В касающихся политологии и геополитики построениях В. Бибихина на соседних страницах могут находиться утверждения «Россия не нация. Это всемирно-историческая миссия, сплетенная с судьбой человечества. Жизнь всех нас и каждого человека в нашей стране наполняется сознанием смысла и тайного, не показного достоинства от интимного участия через посредство российского государства в судьбе мира» и «Учительница, заливающая бездумными словами о герое Ермаке тревогу, сгущающуюся над классом, отрывает этими своими словами трубки телефонных автоматов, бьет стекла на автобусных остановках и много хуже» (с. 75, 76). Расстояние между ними менее 50 строк, но по ходу чтения никакого смущения от противоречия не возникает, столь виртуозно автор владеет диалектикой. В контексте логических пируэтов эссе о «нищете философии» и философии языка «настоящим Розановым» оказывается автор не «листьев», а трактата «О понимании» (см. с. 50), и в процессе чтения с этим почти что соглашаешься.
Столь высокий уровень генерализации имеет, правда, свою оборотную сторону: нужно очень уж давно заглядывать в первоисточники, очень уж «отрешиться и воспарить», чтобы написать о Лотмане-«ребенке», в чьих «детских воспоминаниях» (с. 298) будто бы запечатлелся образ голых немецких мотоциклистов, несущихся на окопы Красной Армии. На деле как минимум дважды встречающееся у него (см.: Лотман Ю.М. Культура и взрыв. М., 1992. С. 69; Лотмановский сборник. Т. 1. М., 1995. С. 22) воспоминание об этом зрелище, оказавшем «огромное психологическое воздействие» и ставшем поводом для теоретических обобщений, принадлежит, естественно, Лотману-фронтовику.

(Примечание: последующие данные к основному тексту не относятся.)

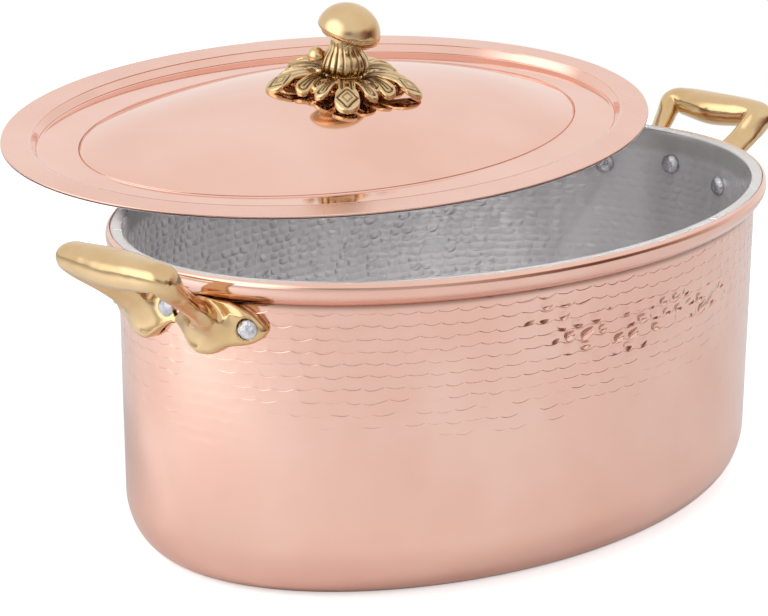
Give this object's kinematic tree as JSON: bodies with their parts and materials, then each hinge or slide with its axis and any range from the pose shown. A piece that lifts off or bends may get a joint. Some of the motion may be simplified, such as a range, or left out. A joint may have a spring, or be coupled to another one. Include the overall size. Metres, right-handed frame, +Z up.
{
  "type": "oval casserole",
  "caption": "Oval hammered copper casserole with a tinned inside, riveted cast brass handles, and a domed lid with a mushroom finial on leaves, resting aslant.",
  "frame": {"origin": "centre of the pot's flat underside", "axes": "+Z up, +X along the pot's long axis towards the handle that is far and right in the picture, +Y towards the back"},
  "size_m": [0.4628, 0.3721, 0.2273],
  "materials": {
    "copper": "polished copper, hammered on the pot's wall",
    "tin": "wiped tin lining with hammer marks",
    "cast_brass": "cast and polished brass",
    "rivet_metal": "hammered silvery rivet metal",
    "steel": "plain steel"
  },
  "bodies": {
    "pot": {"pot_shell": "copper", "pot_lining": "tin", "handle_left": "cast_brass", "handle_right": "cast_brass", "rivet_left_front": "rivet_metal", "rivet_left_middle": "rivet_metal", "rivet_left_back": "rivet_metal", "rivet_right_front": "rivet_metal", "rivet_right_middle": "rivet_metal", "rivet_right_back": "rivet_metal"},
    "lid": {"lid_shell": "copper", "lid_lining": "tin", "leaf_rosette": "cast_brass", "finial_stalk": "cast_brass", "finial_cap": "cast_brass", "finial_washer": "steel", "finial_screw": "steel"}
  },
  "joints": [
    {"name": "lid_lift", "type": "slide", "parent": "pot", "child": "lid", "axis": [0, 0, 1], "range_m": [0, 0.15]}
  ]
}
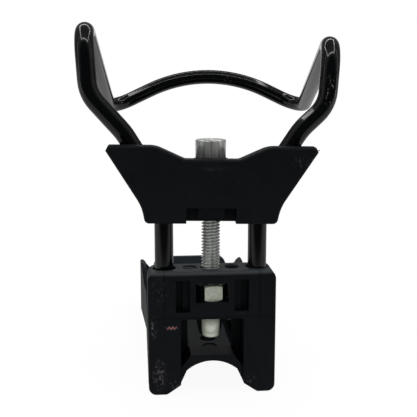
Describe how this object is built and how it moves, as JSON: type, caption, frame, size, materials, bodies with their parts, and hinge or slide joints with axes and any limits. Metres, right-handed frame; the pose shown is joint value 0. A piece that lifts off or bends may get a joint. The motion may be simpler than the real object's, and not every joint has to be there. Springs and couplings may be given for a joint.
{
  "type": "bottle cage",
  "caption": "Adjustable bicycle bottle cage: a wire loop and cradle slide on a saddle base, set by a long screw in a captive nut.",
  "frame": {"origin": "midway between the two screw holes, on the tray's flat floor where the screw heads bear", "axes": "+X to the right as seen from the end where the bottle goes in, +Y along the bottle towards its base, +Z away from the bicycle's tube"},
  "size_m": [0.0938, 0.1159, 0.1183],
  "materials": {
    "black_nylon": "moulded, satin black with a bluish cast",
    "black_alloy": "gloss black coating over bent alloy rod",
    "bright_steel": "bright zinc plated",
    "zinc_steel": "zinc plated, slightly dull"
  },
  "bodies": {
    "base": {"base": "black_nylon", "captive_nut": "zinc_steel"},
    "carriage": {"wire_frame": "black_alloy", "cradle": "black_nylon"},
    "adjuster": {"adjusting_bolt": "bright_steel"}
  },
  "joints": [
    {"name": "cradle_slide", "type": "slide", "parent": "base", "child": "carriage", "axis": [0, 0, 1], "range_m": [-0.0035, 0.012]},
    {"name": "bolt_spin", "type": "hinge", "parent": "carriage", "child": "adjuster", "pos_m": [0, -0.0425, 0.0631], "axis": [0, 0, 1], "range_deg": [-1261, 4321]}
  ],
  "couplings": [
    {"joint": "bolt_spin", "follows": "cradle_slide", "rad_per_m": 6283.2}
  ]
}
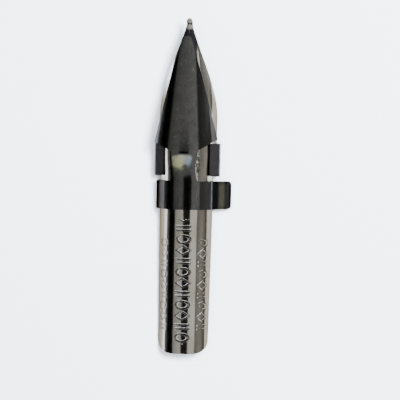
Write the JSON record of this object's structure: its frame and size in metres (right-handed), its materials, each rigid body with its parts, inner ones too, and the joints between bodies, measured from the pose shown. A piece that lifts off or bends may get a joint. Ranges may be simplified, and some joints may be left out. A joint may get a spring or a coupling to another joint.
{
  "type": "lettering nib",
  "caption": "Steel round-tip lettering nib with a half-round shank, a hinged top reservoir with a finger tab, and an under reservoir whose flaps fold over the shoulders.",
  "frame": {"origin": "on the shank's cylinder axis, at the shank's rear edge", "axes": "+Y along the shank to the writing foot, +Z out of the rounded back, +X to the side of the finger tab"},
  "size_m": [0.0087, 0.038, 0.0041],
  "materials": {
    "plated_steel": "plated, satin, slightly tarnished",
    "blued_steel": "tempered dark blue, semi-gloss"
  },
  "bodies": {
    "nib_with_under_reservoir": {"nib": "plated_steel", "under_reservoir": "blued_steel"},
    "top_reservoir": {"top_reservoir": "blued_steel"}
  },
  "joints": [
    {"name": "top_reservoir_hinge", "type": "hinge", "parent": "nib_with_under_reservoir", "child": "top_reservoir", "pos_m": [-0.00289, 0.01783, 0.00105], "axis": [0, -1, 0], "range_deg": [0, 100]}
  ]
}
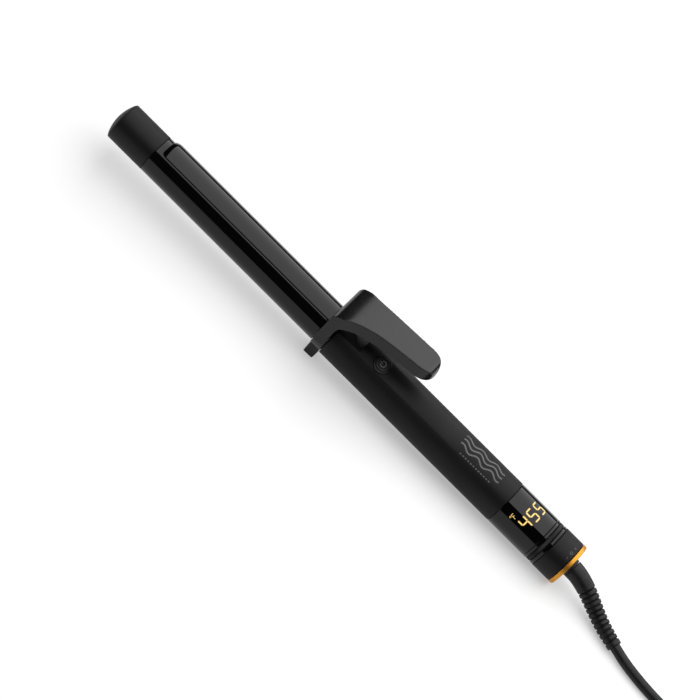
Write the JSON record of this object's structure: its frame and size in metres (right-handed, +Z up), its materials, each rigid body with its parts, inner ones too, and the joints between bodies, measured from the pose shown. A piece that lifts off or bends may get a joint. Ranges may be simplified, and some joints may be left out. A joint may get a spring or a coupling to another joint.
{
  "type": "curling iron",
  "caption": "Hair curling iron with a heated barrel, spring clip and thumb lever, round handle with power button, display and temperature dial, and a swivel mains cord tied as a hank.",
  "frame": {"origin": "centre line of the rest foot's flat sole, on the surface the iron lies on", "axes": "+X along the iron from the cool tip to the cord, +Z up, away from the surface; the iron's own axis leans 2 degrees down toward the cord"},
  "size_m": [0.6583, 0.0618, 0.0564],
  "materials": {
    "barrel_coating": "glossy black ceramic coating on metal",
    "clip_coating": "semi-gloss black coating on spring steel",
    "cool_tip_plastic": "matte heat-resistant black plastic",
    "lever_plastic": "satin black moulded plastic",
    "handle_soft_touch": "soft-touch matte black",
    "window_gloss": "smoked gloss black display window",
    "trim_gloss": "gloss black trim",
    "grip_ring_plastic": "fine ribbed black plastic",
    "dial_plastic": "satin black dial",
    "gold_metal": "anodised amber-gold ring",
    "steel": "plain steel",
    "contact_brass": "bright brass contacts",
    "spreader_aluminium": "extruded aluminium",
    "ceramic_white": "unglazed ceramic",
    "wire_sleeve": "braided glass-fibre sleeve",
    "nylon_grey": "glass-filled nylon",
    "board_green": "solder mask over glass epoxy",
    "component_black": "moulded component body",
    "cord_rubber": "black flexible cord jacket",
    "tie_strap": "woven hook-and-loop strap"
  },
  "bodies": {
    "handle": {"cool_tip": "cool_tip_plastic", "barrel_tube": "barrel_coating", "tip_insulator": "ceramic_white", "heater_plate": "ceramic_white", "heat_spreader_upper": "spreader_aluminium", "heat_spreader_lower": "spreader_aluminium", "temperature_sensor": "ceramic_white", "heater_lead_live": "wire_sleeve", "heater_lead_neutral": "wire_sleeve", "base_collar": "lever_plastic", "pivot_pin": "steel", "clip_spring": "steel", "handle_sleeve": "handle_soft_touch", "inner_frame": "nylon_grey", "main_board": "board_green", "button_switch": "component_black", "controller_chip": "component_black", "triac": "component_black", "capacitor": "component_black", "fuse": "ceramic_white", "display_board": "board_green", "display_module": "component_black", "button_bezel": "trim_gloss", "display_window": "window_gloss", "front_trim_ring": "trim_gloss", "grip_ring": "grip_ring_plastic", "rear_trim_ring": "trim_gloss", "tail_hub": "nylon_grey", "swivel_retainer": "nylon_grey", "retainer_screw_left": "steel", "retainer_screw_right": "steel", "dial_return_spring": "steel", "brush_block": "nylon_grey", "strain_relief": "cord_rubber", "cord_run": "cord_rubber", "cord_hank": "cord_rubber", "cord_tail": "cord_rubber", "cord_tie": "tie_strap", "plug_body": "cord_rubber", "plug_blade_wide": "contact_brass", "plug_blade_narrow": "contact_brass"},
    "clip": {"clip_plate": "clip_coating", "thumb_lever": "lever_plastic", "clip_rivet_left": "steel", "clip_rivet_right": "steel"},
    "button": {"power_button": "lever_plastic"},
    "dial": {"temperature_dial": "dial_plastic", "gold_ring": "gold_metal"},
    "swivel": {"swivel_core": "cord_rubber", "slip_ring_live": "contact_brass", "slip_ring_neutral": "contact_brass"}
  },
  "joints": [
    {"name": "clip_hinge", "type": "hinge", "parent": "handle", "child": "clip", "pos_m": [-0.00019, 0, 0.02582], "axis": [0, 1, 0], "range_deg": [0, 11.5], "stiffness_Nm_per_rad": 1.2, "springref_deg": -11.46},
    {"name": "power_button_press", "type": "slide", "parent": "handle", "child": "button", "axis": [-0.0323, 0.3907, -0.9199], "range_m": [0, 0.0008], "stiffness_N_per_m": 500, "springref_m": -0.001},
    {"name": "dial_turn", "type": "hinge", "parent": "handle", "child": "dial", "pos_m": [0.18755, 0, 0.01522], "axis": [0.9994, 0, -0.0351], "range_deg": [-20, 20], "stiffness_Nm_per_rad": 0.06},
    {"name": "cord_swivel", "type": "hinge", "parent": "handle", "child": "swivel", "pos_m": [0.18755, 0, 0.01522], "axis": [0.9994, 0, -0.0351], "continuous": true}
  ]
}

Из придирок более мелочных: Спасо-Преображенская пустынь при рижском Троице-Сергиевом женском монастыре (женская обитель в 10 километрах от Елгавы) именуется так отнюдь не по своей малости (ср. с. 227), а вполне официально и с самого своего основания в 1899 г.; «архимандрит» в случае с Таврионом (в миру Батозский Тихон Данилович, 1898-1978) — никоим образом не должность настоятеля обители, а иноческое звание ее духовника (каковым архимандрит Таврион был с 1969 г. до своей кончины), так что Николай Кузанский помянут тут составителем и переводчиком его сочинений всуе (см. с. 232); в архимандриты Таврион был поставлен в 1927 г., т.е. отнюдь не в «27 лет» (с. 241); оперная тетралогия Вагнера в русской традиции именуется «Кольцо Нибелунга» (а не «Нибелунгов», как на с. 275).

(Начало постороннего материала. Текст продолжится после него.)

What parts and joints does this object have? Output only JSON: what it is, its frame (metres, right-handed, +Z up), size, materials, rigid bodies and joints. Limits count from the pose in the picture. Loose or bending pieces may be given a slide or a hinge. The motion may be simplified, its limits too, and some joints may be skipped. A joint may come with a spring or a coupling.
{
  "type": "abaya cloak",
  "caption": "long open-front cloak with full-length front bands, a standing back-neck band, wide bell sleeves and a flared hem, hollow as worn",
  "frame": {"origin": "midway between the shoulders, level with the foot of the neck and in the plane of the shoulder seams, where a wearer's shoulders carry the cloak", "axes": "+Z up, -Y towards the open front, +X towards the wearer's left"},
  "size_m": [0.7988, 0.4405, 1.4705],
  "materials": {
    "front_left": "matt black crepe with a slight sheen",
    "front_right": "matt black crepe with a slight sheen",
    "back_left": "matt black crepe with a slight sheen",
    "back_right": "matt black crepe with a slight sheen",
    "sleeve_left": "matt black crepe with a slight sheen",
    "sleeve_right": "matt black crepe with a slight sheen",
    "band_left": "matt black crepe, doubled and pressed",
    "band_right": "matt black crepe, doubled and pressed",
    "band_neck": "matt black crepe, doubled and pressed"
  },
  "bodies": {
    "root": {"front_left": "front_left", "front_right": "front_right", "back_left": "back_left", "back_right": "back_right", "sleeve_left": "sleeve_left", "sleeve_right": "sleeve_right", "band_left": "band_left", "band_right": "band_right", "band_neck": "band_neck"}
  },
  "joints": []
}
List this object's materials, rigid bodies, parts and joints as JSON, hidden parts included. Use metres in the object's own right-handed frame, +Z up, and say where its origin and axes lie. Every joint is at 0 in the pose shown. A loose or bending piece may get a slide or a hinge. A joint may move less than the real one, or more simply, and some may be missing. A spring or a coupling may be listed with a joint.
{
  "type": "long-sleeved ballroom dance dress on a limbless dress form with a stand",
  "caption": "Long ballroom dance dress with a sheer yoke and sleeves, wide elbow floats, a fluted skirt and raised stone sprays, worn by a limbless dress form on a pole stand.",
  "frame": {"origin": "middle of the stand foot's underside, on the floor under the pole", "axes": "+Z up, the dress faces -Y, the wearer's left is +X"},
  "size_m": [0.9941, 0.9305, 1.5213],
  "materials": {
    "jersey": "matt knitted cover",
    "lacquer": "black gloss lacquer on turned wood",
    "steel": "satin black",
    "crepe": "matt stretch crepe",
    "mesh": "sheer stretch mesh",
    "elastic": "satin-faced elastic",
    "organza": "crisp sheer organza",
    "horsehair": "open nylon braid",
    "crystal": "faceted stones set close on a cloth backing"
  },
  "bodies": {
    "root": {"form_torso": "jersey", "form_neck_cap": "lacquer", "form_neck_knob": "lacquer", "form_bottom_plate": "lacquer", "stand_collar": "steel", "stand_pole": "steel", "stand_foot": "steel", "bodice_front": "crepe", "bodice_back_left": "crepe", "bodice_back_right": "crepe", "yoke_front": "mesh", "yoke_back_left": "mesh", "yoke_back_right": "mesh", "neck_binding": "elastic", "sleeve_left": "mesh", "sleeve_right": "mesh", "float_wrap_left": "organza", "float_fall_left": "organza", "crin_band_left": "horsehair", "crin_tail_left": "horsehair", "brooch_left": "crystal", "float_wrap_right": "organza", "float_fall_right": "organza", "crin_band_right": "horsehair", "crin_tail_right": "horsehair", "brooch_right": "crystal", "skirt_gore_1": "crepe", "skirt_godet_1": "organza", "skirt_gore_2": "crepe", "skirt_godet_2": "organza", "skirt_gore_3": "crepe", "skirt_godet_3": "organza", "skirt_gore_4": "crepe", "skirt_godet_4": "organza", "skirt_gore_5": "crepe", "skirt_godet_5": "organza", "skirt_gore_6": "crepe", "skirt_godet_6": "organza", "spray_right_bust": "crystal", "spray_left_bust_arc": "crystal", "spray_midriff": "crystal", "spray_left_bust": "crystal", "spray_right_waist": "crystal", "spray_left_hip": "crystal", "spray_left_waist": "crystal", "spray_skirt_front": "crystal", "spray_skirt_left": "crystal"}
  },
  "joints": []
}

В целом по прочтении книги остается неясным, кто эти «мы», о положении которых тут идет речь. Судя по всему, составители имеют в виду всех россиян, но при этом оказывается, что «нас» чрезвычайно волнуют проблемы взаимоотношения римско-католической и православной церквей, «мы» за катехизацию, «чтобы человек пришел в Церковь» (с. 249), для «нас» «Доктор Живаго» — «охранная грамота всем, живущим в Церкви свободной» (с. 291), и т.д.

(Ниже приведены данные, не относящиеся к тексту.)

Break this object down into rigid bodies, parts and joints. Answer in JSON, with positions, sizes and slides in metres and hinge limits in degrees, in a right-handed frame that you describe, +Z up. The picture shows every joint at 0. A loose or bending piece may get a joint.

По ходу чтения становится очевидным, что «мы» — это очень узкая группа лиц с «либерально»-православным мировоззрением. И положение свое они проанализировать, понять не способны, все, что они могут, — это выразить его (собственно говоря, в подзаголовке так и сказано — «образ настоящего», а не «анализ», «понимание» и т.д.). Отсюда — стихи, включенные в книгу на равных правах с докладами и эссе.
При этом возникает впечатление, что «настоящее» из ее подзаголовка — не «современность», а то самое «de la prОsence» («живое присутствие бытия»), которого «студенты Сорбонны требовали в 1968 г. — от кого? чуть ли не от своего правительства» (с. 229). Или, проще выражаясь, «то самое», которое «как неуловимое то <…> и опознается» (с. 276). Вещь приятная, но образ ее воплотить трудно.
Резюмируем. Тот, кто ищет анализа нашего (российского) или нашего (гуманитариев) или «нашего» (православных либералов) положения, его в этой книге не найдет. Что бы ни представляло собой «Наше положение» — эссеистику, богословие, политическую публицистику, — это нечто «пифическое». В том смысле, в каком в самой книге сказано: «Что же до успеха безуспешного пифического искусства, то <…> и у него бывает читатель. Быть может, числом этот читатель соизмерим со своими авторами, быть может, таких тоже «четыре или пять»» (с. 146-147). Незавидное положение.